The Sullivan court went so far as to quote James Madison from Elliot’s Debates on the Federal Constitution 4(1876): “Some degree of abuse is inseparable from the proper use of every thing, and in no instance is this more true than in that of the press.”
In the Internet age, the Telecommunications Act of 1996 and the Reno v. ACLU (1997) case have been used to protect Internet service providers (ISPs) as well as websites by treating them as publishers. In Zeran v. America Online (1997) a federal court limited liability in a libel case. In Blumenthal v. Drudge (1998) America Online was protected against a separate libel suit brought by a former aide of President Bill Clinton (1993-2001) against the online gossip website the Drudge Report.

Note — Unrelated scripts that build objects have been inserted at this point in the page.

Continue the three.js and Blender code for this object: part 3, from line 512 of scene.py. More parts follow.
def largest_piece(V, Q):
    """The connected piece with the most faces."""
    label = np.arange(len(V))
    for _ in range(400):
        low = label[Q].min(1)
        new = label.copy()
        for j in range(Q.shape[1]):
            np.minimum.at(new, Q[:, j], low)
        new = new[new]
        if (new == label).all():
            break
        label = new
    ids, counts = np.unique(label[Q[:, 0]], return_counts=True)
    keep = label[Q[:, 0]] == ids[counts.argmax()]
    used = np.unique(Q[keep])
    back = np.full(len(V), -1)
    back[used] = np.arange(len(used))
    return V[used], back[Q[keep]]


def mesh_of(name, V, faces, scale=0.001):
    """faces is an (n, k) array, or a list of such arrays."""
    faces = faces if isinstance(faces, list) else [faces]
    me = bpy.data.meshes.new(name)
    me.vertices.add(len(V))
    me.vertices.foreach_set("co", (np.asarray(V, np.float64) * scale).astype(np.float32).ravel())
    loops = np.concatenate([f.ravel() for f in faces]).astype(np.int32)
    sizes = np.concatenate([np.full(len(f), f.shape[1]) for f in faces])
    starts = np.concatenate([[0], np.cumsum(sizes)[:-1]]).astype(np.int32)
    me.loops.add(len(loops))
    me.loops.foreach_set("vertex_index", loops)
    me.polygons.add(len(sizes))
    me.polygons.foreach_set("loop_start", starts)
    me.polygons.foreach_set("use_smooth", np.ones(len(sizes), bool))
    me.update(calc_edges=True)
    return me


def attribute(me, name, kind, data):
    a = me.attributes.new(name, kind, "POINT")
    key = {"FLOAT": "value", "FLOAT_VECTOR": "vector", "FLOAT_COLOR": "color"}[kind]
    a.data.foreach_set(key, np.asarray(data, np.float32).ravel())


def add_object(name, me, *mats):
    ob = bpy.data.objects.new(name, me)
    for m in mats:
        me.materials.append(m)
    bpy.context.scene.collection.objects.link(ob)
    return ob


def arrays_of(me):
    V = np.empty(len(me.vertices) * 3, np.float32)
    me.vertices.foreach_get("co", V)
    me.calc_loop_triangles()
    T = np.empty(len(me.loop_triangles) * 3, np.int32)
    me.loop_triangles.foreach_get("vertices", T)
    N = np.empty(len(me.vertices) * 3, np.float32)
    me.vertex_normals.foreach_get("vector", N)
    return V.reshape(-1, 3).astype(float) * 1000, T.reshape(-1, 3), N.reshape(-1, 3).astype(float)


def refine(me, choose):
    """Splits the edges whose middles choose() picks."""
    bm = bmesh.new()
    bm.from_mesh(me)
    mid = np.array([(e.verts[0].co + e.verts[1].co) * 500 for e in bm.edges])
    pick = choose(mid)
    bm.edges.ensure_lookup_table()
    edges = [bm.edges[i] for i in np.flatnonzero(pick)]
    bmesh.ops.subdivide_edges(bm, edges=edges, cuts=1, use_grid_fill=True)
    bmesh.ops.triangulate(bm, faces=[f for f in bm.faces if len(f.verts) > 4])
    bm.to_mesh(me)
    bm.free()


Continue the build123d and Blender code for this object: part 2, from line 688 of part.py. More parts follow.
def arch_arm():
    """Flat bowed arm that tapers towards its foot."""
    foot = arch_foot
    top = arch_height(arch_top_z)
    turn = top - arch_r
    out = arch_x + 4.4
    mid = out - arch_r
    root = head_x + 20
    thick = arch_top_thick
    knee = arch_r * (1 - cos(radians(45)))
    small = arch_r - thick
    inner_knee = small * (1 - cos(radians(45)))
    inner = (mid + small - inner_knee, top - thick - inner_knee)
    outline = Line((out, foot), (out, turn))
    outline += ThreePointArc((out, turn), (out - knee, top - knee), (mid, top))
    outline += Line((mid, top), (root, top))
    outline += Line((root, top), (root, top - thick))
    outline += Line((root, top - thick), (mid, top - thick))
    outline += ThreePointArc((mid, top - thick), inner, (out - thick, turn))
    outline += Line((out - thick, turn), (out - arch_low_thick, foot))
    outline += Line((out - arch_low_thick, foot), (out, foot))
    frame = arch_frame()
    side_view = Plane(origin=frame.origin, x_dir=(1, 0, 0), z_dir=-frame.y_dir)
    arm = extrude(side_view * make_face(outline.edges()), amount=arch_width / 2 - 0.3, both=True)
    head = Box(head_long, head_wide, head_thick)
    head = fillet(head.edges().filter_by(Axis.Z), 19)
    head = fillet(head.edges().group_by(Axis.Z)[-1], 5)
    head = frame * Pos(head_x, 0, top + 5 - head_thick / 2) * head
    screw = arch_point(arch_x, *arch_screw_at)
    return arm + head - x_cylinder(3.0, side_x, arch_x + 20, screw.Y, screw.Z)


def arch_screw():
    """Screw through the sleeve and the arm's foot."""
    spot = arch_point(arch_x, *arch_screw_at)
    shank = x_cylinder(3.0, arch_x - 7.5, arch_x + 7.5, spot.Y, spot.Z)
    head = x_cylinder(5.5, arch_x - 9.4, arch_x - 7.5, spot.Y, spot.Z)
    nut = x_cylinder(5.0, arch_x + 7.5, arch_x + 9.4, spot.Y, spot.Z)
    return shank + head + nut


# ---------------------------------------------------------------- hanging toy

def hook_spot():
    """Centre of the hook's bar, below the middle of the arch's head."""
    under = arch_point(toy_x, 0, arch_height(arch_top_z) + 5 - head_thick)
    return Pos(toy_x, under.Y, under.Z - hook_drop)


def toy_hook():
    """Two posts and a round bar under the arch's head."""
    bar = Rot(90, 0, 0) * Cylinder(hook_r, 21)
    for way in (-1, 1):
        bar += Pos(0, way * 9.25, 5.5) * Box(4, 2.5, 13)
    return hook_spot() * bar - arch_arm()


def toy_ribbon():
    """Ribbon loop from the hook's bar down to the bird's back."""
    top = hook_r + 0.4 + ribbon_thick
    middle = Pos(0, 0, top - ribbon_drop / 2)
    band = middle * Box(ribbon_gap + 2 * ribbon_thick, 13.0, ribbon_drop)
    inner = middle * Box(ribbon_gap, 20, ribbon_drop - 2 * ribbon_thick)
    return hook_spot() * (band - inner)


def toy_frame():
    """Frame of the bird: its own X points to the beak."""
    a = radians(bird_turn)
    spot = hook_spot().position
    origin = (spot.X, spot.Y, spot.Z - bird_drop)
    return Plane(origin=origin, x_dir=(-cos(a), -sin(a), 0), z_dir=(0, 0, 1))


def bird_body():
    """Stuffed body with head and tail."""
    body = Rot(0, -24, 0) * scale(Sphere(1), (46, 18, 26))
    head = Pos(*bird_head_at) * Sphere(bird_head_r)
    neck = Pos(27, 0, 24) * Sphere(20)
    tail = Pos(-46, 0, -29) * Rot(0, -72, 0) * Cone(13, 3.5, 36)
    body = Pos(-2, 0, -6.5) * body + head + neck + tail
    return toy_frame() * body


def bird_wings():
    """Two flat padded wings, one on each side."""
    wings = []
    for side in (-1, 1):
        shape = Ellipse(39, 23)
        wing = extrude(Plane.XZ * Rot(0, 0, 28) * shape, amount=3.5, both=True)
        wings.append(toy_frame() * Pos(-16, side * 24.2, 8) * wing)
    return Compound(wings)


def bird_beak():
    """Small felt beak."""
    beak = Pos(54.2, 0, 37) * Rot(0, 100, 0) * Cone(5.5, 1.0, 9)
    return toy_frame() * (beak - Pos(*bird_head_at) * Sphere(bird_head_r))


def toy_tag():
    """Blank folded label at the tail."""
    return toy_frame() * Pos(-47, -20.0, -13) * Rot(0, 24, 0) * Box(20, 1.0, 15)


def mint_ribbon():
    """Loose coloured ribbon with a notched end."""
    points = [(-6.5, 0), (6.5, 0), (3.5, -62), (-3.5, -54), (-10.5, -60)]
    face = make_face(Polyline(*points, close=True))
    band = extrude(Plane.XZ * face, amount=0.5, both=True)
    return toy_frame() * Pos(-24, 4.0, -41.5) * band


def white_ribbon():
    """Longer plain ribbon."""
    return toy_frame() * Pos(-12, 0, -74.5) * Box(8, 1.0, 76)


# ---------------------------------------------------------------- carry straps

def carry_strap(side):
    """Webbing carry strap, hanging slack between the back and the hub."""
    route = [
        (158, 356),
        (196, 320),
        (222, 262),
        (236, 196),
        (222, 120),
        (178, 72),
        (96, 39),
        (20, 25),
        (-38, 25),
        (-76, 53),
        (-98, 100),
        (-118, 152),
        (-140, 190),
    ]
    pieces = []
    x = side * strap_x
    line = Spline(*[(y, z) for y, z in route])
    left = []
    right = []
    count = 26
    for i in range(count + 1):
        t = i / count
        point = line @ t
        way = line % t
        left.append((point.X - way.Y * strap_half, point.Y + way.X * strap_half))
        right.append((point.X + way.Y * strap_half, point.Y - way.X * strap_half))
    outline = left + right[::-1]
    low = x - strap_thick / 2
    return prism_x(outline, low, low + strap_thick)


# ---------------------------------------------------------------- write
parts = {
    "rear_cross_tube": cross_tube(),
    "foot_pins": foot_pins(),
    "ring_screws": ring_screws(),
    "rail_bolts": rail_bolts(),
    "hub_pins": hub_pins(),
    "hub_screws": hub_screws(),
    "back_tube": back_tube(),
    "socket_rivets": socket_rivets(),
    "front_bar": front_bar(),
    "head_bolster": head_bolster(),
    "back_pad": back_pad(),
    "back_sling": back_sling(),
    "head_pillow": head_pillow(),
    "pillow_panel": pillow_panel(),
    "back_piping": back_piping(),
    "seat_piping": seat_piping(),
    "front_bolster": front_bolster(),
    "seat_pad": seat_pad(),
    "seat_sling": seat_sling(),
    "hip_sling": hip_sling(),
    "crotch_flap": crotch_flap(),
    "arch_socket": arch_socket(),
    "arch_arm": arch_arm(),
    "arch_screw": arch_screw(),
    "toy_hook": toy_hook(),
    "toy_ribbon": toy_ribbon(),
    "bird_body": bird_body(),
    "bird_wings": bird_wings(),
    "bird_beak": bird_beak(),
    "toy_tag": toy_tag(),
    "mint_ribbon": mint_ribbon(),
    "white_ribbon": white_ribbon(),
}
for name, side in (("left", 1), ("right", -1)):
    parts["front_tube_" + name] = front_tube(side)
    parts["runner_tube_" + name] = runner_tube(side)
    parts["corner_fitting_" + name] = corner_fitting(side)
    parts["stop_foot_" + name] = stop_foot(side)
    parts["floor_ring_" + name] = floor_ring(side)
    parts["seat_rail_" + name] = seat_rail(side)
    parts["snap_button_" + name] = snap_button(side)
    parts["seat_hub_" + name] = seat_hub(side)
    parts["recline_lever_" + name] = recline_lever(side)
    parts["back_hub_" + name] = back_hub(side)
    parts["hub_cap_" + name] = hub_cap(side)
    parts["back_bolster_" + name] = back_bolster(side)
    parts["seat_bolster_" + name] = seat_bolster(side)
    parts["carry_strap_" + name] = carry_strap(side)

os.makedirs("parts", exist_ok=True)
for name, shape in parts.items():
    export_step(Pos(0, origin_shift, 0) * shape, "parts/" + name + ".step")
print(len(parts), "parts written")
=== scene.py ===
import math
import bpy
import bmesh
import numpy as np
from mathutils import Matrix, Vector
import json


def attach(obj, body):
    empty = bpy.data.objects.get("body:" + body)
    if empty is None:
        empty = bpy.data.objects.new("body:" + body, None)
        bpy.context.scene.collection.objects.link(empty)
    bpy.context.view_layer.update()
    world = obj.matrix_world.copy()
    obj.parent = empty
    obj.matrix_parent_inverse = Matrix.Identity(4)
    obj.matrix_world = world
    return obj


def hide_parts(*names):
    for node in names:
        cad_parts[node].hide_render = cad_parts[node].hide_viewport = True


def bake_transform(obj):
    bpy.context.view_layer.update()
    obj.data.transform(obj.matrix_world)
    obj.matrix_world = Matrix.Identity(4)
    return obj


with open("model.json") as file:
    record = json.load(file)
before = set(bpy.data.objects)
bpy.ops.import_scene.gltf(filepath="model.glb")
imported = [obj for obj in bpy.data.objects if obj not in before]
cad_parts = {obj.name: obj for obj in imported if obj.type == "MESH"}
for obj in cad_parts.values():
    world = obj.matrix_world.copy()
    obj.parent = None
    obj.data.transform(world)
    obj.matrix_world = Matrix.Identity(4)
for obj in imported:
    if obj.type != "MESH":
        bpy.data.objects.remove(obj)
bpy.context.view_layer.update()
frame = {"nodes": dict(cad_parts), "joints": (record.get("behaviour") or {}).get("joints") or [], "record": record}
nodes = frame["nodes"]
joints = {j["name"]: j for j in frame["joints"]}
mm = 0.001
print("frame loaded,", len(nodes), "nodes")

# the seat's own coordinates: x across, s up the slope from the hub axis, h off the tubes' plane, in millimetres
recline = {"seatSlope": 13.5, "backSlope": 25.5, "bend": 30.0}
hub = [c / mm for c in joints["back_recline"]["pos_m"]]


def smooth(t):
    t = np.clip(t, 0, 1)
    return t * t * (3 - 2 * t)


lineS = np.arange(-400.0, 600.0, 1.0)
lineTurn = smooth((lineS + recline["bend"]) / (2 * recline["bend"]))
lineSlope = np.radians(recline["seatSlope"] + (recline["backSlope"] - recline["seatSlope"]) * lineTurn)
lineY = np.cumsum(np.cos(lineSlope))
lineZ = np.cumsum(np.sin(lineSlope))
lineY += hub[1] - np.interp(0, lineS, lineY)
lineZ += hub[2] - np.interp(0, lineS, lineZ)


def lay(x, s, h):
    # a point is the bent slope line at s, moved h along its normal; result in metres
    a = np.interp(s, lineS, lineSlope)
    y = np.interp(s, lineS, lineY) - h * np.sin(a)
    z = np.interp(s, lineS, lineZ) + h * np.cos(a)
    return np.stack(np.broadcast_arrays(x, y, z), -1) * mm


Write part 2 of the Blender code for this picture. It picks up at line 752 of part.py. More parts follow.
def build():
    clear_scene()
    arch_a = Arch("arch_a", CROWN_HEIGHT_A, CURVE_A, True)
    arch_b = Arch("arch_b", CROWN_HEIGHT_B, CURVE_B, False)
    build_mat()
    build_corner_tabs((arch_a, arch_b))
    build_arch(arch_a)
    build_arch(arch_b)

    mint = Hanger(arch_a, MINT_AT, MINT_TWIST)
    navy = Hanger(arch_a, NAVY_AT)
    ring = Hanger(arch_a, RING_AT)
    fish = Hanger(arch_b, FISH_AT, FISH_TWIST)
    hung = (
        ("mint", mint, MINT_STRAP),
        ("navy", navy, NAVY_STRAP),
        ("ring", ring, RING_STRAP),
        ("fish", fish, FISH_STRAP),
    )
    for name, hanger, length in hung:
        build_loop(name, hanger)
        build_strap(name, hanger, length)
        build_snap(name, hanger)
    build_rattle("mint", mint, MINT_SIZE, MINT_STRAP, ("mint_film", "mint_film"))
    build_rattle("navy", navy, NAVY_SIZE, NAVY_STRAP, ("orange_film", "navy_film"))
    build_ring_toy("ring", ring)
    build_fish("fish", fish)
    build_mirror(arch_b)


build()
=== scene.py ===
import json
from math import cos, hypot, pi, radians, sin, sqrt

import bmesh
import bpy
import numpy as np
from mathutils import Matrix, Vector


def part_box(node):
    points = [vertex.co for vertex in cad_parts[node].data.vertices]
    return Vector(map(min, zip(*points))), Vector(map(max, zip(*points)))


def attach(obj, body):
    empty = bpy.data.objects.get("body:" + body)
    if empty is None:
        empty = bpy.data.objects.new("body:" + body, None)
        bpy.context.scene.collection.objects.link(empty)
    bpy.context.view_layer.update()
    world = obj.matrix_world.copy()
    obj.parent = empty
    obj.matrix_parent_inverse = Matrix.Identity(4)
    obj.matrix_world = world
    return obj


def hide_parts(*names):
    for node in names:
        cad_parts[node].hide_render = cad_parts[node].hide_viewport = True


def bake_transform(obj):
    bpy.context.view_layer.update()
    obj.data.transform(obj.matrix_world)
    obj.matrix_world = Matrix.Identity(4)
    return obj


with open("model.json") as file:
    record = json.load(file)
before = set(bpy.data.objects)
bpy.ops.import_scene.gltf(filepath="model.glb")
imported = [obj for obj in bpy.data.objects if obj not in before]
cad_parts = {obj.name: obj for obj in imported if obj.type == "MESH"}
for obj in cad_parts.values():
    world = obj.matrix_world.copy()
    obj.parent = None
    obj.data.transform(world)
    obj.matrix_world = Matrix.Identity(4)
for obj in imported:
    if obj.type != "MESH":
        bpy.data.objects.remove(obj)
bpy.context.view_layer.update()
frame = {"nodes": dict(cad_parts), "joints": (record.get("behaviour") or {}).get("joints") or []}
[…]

Censorship of media messages has been a constant ever since the freedom to publish and speak began broadening several hundred years ago with case law in England through common law evolution and was carried to the colonies and ultimately enshrined in the First Amendment. The Internet is perhaps the most revolutionary development since the invention of the printing press to empower people, especially those outside elite centers of political and economic power, to use free speech and press as a challenge to the status quo. Thus, government censorship activities may be predicted to extend beyond the press to average citizens disseminating media content.